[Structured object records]

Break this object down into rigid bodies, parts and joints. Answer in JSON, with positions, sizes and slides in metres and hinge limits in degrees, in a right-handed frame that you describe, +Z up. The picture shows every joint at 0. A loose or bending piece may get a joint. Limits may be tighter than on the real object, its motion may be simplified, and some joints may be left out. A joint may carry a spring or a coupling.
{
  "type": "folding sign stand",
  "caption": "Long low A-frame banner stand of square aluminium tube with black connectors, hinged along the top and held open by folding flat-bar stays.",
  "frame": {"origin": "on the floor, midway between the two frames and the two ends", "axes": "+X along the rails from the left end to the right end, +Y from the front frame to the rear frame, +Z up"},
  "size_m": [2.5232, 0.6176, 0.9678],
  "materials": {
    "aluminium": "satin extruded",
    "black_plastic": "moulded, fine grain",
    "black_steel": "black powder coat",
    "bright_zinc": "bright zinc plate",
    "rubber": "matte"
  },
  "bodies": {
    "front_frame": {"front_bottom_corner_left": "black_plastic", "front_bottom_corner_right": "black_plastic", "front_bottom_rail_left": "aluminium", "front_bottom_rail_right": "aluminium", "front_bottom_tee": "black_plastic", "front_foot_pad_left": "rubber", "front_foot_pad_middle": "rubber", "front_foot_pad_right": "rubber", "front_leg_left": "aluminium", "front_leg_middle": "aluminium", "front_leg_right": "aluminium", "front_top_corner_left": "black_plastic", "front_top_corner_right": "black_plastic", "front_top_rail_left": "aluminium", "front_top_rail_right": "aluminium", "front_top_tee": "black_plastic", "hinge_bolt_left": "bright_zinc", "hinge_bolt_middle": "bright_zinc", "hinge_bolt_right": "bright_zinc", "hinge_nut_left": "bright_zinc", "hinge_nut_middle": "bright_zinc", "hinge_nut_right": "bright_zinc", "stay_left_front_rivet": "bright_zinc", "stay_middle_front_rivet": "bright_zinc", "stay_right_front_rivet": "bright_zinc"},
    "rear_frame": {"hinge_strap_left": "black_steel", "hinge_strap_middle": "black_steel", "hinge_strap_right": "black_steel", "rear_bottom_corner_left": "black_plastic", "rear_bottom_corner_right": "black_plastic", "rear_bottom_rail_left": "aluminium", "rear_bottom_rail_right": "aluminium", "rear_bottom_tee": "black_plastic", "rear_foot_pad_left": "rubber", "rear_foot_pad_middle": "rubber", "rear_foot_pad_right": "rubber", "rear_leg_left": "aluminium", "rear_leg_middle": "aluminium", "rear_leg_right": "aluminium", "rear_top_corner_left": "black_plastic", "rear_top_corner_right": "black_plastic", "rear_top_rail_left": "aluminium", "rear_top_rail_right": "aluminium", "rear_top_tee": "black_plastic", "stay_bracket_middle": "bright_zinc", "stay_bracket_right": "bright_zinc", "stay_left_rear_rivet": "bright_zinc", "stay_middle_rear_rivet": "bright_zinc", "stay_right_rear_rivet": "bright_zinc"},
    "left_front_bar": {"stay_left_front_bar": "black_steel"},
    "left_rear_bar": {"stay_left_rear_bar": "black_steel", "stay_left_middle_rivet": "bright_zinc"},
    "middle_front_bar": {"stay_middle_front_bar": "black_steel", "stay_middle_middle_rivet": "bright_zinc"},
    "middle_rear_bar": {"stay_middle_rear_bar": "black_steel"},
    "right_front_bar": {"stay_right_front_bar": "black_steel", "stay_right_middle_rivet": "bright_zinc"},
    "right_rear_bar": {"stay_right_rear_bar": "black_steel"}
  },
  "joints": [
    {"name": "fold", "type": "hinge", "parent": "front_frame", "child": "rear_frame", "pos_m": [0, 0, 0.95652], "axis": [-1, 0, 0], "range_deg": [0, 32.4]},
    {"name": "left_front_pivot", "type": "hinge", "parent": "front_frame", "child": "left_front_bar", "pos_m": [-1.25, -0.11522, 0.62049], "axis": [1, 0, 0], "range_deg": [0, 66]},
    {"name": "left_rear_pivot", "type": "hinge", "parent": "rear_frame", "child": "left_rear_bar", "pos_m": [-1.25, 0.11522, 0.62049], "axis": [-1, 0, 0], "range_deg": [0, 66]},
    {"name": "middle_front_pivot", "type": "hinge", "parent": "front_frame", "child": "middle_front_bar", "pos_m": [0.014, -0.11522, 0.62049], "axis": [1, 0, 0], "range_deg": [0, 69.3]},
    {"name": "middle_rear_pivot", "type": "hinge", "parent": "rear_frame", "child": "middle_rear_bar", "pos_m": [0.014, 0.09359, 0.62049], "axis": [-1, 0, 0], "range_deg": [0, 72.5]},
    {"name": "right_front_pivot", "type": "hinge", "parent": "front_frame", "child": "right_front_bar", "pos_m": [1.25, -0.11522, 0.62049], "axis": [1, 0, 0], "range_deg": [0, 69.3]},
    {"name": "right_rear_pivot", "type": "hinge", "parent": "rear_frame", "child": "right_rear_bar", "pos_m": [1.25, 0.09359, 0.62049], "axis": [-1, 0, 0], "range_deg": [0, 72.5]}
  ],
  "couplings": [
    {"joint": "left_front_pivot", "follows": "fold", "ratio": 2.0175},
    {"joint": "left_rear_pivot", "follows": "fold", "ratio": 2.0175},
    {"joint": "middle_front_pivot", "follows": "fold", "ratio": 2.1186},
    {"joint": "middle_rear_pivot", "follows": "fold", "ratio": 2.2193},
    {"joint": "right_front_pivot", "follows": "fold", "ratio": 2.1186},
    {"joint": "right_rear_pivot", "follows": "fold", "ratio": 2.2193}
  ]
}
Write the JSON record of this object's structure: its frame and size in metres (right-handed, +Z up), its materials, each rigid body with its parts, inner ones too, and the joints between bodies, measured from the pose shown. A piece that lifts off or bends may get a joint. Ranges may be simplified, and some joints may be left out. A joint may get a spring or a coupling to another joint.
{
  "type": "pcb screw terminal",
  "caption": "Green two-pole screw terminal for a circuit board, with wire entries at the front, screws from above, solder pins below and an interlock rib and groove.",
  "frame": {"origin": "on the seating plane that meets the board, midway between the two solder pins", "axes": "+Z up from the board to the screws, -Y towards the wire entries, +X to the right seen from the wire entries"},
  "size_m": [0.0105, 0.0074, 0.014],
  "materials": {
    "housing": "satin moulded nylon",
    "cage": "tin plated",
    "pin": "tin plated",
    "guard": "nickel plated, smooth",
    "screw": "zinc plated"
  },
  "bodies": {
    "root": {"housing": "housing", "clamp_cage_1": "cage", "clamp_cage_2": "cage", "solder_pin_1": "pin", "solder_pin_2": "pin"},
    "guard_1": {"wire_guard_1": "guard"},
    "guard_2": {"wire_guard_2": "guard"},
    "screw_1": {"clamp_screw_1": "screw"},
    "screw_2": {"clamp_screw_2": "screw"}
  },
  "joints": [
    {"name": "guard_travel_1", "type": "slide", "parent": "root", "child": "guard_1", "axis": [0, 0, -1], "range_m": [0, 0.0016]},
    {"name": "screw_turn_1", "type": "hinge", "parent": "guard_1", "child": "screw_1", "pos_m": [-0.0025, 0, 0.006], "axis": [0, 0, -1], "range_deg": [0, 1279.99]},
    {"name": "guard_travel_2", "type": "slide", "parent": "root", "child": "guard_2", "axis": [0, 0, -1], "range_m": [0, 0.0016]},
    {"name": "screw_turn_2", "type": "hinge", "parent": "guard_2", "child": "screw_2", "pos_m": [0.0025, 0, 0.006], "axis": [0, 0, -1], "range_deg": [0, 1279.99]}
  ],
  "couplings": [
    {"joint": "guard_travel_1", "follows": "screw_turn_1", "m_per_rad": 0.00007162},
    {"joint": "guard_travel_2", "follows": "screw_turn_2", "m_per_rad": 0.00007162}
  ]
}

[What you have to do]
All of the records must be repeated exactly.

[Output below]
Break this object down into rigid bodies, parts and joints. Answer in JSON, with positions, sizes and slides in metres and hinge limits in degrees, in a right-handed frame that you describe, +Z up. The picture shows every joint at 0. A loose or bending piece may get a joint. Limits may be tighter than on the real object, its motion may be simplified, and some joints may be left out. A joint may carry a spring or a coupling.
{
  "type": "folding sign stand",
  "caption": "Long low A-frame banner stand of square aluminium tube with black connectors, hinged along the top and held open by folding flat-bar stays.",
  "frame": {"origin": "on the floor, midway between the two frames and the two ends", "axes": "+X along the rails from the left end to the right end, +Y from the front frame to the rear frame, +Z up"},
  "size_m": [2.5232, 0.6176, 0.9678],
  "materials": {
    "aluminium": "satin extruded",
    "black_plastic": "moulded, fine grain",
    "black_steel": "black powder coat",
    "bright_zinc": "bright zinc plate",
    "rubber": "matte"
  },
  "bodies": {
    "front_frame": {"front_bottom_corner_left": "black_plastic", "front_bottom_corner_right": "black_plastic", "front_bottom_rail_left": "aluminium", "front_bottom_rail_right": "aluminium", "front_bottom_tee": "black_plastic", "front_foot_pad_left": "rubber", "front_foot_pad_middle": "rubber", "front_foot_pad_right": "rubber", "front_leg_left": "aluminium", "front_leg_middle": "aluminium", "front_leg_right": "aluminium", "front_top_corner_left": "black_plastic", "front_top_corner_right": "black_plastic", "front_top_rail_left": "aluminium", "front_top_rail_right": "aluminium", "front_top_tee": "black_plastic", "hinge_bolt_left": "bright_zinc", "hinge_bolt_middle": "bright_zinc", "hinge_bolt_right": "bright_zinc", "hinge_nut_left": "bright_zinc", "hinge_nut_middle": "bright_zinc", "hinge_nut_right": "bright_zinc", "stay_left_front_rivet": "bright_zinc", "stay_middle_front_rivet": "bright_zinc", "stay_right_front_rivet": "bright_zinc"},
    "rear_frame": {"hinge_strap_left": "black_steel", "hinge_strap_middle": "black_steel", "hinge_strap_right": "black_steel", "rear_bottom_corner_left": "black_plastic", "rear_bottom_corner_right": "black_plastic", "rear_bottom_rail_left": "aluminium", "rear_bottom_rail_right": "aluminium", "rear_bottom_tee": "black_plastic", "rear_foot_pad_left": "rubber", "rear_foot_pad_middle": "rubber", "rear_foot_pad_right": "rubber", "rear_leg_left": "aluminium", "rear_leg_middle": "aluminium", "rear_leg_right": "aluminium", "rear_top_corner_left": "black_plastic", "rear_top_corner_right": "black_plastic", "rear_top_rail_left": "aluminium", "rear_top_rail_right": "aluminium", "rear_top_tee": "black_plastic", "stay_bracket_middle": "bright_zinc", "stay_bracket_right": "bright_zinc", "stay_left_rear_rivet": "bright_zinc", "stay_middle_rear_rivet": "bright_zinc", "stay_right_rear_rivet": "bright_zinc"},
    "left_front_bar": {"stay_left_front_bar": "black_steel"},
    "left_rear_bar": {"stay_left_rear_bar": "black_steel", "stay_left_middle_rivet": "bright_zinc"},
    "middle_front_bar": {"stay_middle_front_bar": "black_steel", "stay_middle_middle_rivet": "bright_zinc"},
    "middle_rear_bar": {"stay_middle_rear_bar": "black_steel"},
    "right_front_bar": {"stay_right_front_bar": "black_steel", "stay_right_middle_rivet": "bright_zinc"},
    "right_rear_bar": {"stay_right_rear_bar": "black_steel"}
  },
  "joints": [
    {"name": "fold", "type": "hinge", "parent": "front_frame", "child": "rear_frame", "pos_m": [0, 0, 0.95652], "axis": [-1, 0, 0], "range_deg": [0, 32.4]},
    {"name": "left_front_pivot", "type": "hinge", "parent": "front_frame", "child": "left_front_bar", "pos_m": [-1.25, -0.11522, 0.62049], "axis": [1, 0, 0], "range_deg": [0, 66]},
    {"name": "left_rear_pivot", "type": "hinge", "parent": "rear_frame", "child": "left_rear_bar", "pos_m": [-1.25, 0.11522, 0.62049], "axis": [-1, 0, 0], "range_deg": [0, 66]},
    {"name": "middle_front_pivot", "type": "hinge", "parent": "front_frame", "child": "middle_front_bar", "pos_m": [0.014, -0.11522, 0.62049], "axis": [1, 0, 0], "range_deg": [0, 69.3]},
    {"name": "middle_rear_pivot", "type": "hinge", "parent": "rear_frame", "child": "middle_rear_bar", "pos_m": [0.014, 0.09359, 0.62049], "axis": [-1, 0, 0], "range_deg": [0, 72.5]},
    {"name": "right_front_pivot", "type": "hinge", "parent": "front_frame", "child": "right_front_bar", "pos_m": [1.25, -0.11522, 0.62049], "axis": [1, 0, 0], "range_deg": [0, 69.3]},
    {"name": "right_rear_pivot", "type": "hinge", "parent": "rear_frame", "child": "right_rear_bar", "pos_m": [1.25, 0.09359, 0.62049], "axis": [-1, 0, 0], "range_deg": [0, 72.5]}
  ],
  "couplings": [
    {"joint": "left_front_pivot", "follows": "fold", "ratio": 2.0175},
    {"joint": "left_rear_pivot", "follows": "fold", "ratio": 2.0175},
    {"joint": "middle_front_pivot", "follows": "fold", "ratio": 2.1186},
    {"joint": "middle_rear_pivot", "follows": "fold", "ratio": 2.2193},
    {"joint": "right_front_pivot", "follows": "fold", "ratio": 2.1186},
    {"joint": "right_rear_pivot", "follows": "fold", "ratio": 2.2193}
  ]
}
Write the JSON record of this object's structure: its frame and size in metres (right-handed, +Z up), its materials, each rigid body with its parts, inner ones too, and the joints between bodies, measured from the pose shown. A piece that lifts off or bends may get a joint. Ranges may be simplified, and some joints may be left out. A joint may get a spring or a coupling to another joint.
{
  "type": "pcb screw terminal",
  "caption": "Green two-pole screw terminal for a circuit board, with wire entries at the front, screws from above, solder pins below and an interlock rib and groove.",
  "frame": {"origin": "on the seating plane that meets the board, midway between the two solder pins", "axes": "+Z up from the board to the screws, -Y towards the wire entries, +X to the right seen from the wire entries"},
  "size_m": [0.0105, 0.0074, 0.014],
  "materials": {
    "housing": "satin moulded nylon",
    "cage": "tin plated",
    "pin": "tin plated",
    "guard": "nickel plated, smooth",
    "screw": "zinc plated"
  },
  "bodies": {
    "root": {"housing": "housing", "clamp_cage_1": "cage", "clamp_cage_2": "cage", "solder_pin_1": "pin", "solder_pin_2": "pin"},
    "guard_1": {"wire_guard_1": "guard"},
    "guard_2": {"wire_guard_2": "guard"},
    "screw_1": {"clamp_screw_1": "screw"},
    "screw_2": {"clamp_screw_2": "screw"}
  },
  "joints": [
    {"name": "guard_travel_1", "type": "slide", "parent": "root", "child": "guard_1", "axis": [0, 0, -1], "range_m": [0, 0.0016]},
    {"name": "screw_turn_1", "type": "hinge", "parent": "guard_1", "child": "screw_1", "pos_m": [-0.0025, 0, 0.006], "axis": [0, 0, -1], "range_deg": [0, 1279.99]},
    {"name": "guard_travel_2", "type": "slide", "parent": "root", "child": "guard_2", "axis": [0, 0, -1], "range_m": [0, 0.0016]},
    {"name": "screw_turn_2", "type": "hinge", "parent": "guard_2", "child": "screw_2", "pos_m": [0.0025, 0, 0.006], "axis": [0, 0, -1], "range_deg": [0, 1279.99]}
  ],
  "couplings": [
    {"joint": "guard_travel_1", "follows": "screw_turn_1", "m_per_rad": 0.00007162},
    {"joint": "guard_travel_2", "follows": "screw_turn_2", "m_per_rad": 0.00007162}
  ]
}